Das Angebot zu einer Beratung bei Abschluss dieser Verträge wird sogar erschwert, in dem festgelegt wird, dass diese Beratung nur auf „unabhängiger Basis“ stattfinden darf. D.h., immer auf der Grundlage eines umfassenden Marktüberblicks mit dem Vergleich verschiedener PEPP Anbieter und ohne Provisionsvergütung, sondern nur mit einem vom Interessenten gezahlten Honorar.
Damit ist ausgeschlossen, dass zukünftig eine Beratung bei der Vermittlung von Basis-PEPPs durch die Ausschließlichkeitsorganisationen der Versicherungsgesellschaften oder durch Mehrfachagenten erfolgt. Auch Versicherungsmakler und Finanzanlagevermittler, die auf Provisionsbasis tätig werden, werden zukünftig keine Beratung bei der Vermittlung von Basis-PEPPs anbieten können. Im Ergebnis führt dies dazu, dass Versicherungsgesellschaften und auch Fondsgesellschaften wenig Anlass haben werden, sich Gedanken darüber zu machen, ein Basis-PEPP zu konzipieren, da ihnen - anders als offensichtlich der EU-Kommission - bekannt ist, dass Altersvorsorgeprodukte ohne Beratung tatsächlich keine Verbreitung finden.
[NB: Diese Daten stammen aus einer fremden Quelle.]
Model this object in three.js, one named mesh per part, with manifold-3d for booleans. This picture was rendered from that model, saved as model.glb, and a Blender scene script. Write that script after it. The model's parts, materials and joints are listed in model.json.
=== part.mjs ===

Bei der Komplexität der Entscheidung, wie die beste Altersvorsorge gelingt, ist jeder Verbraucher in der EU gut beraten, wenn er dies auf Basis einer fundierten Beratung entscheidet. Erst dann kann bspw. in Deutschland das Ineinandergreifen der drei Säulen aus gesetzlicher Rente, betrieblicher- und privater-Vorsorge, dem angestrebten Erwerb einer eigenen Immobilie, die Absicherung von Angehörigen, der eigenen Arbeitsleistung sowie aufgebauter eigener Werte in einen schlüssigen Konsens gebracht werden. Der Altersvorsorge breiter Bevölkerungsschichten ist nicht dadurch gedient, beratungsfreies Geschäft auf Online-Plattformen vorzuhalten.
Man muss kein Hellseher sein, dass unter diesen Vorgaben, dem Basis-PEPP das gleiche Schicksal beschieden ist, wie dem derzeitigen nicht vorhandenen PEPP-Angebot.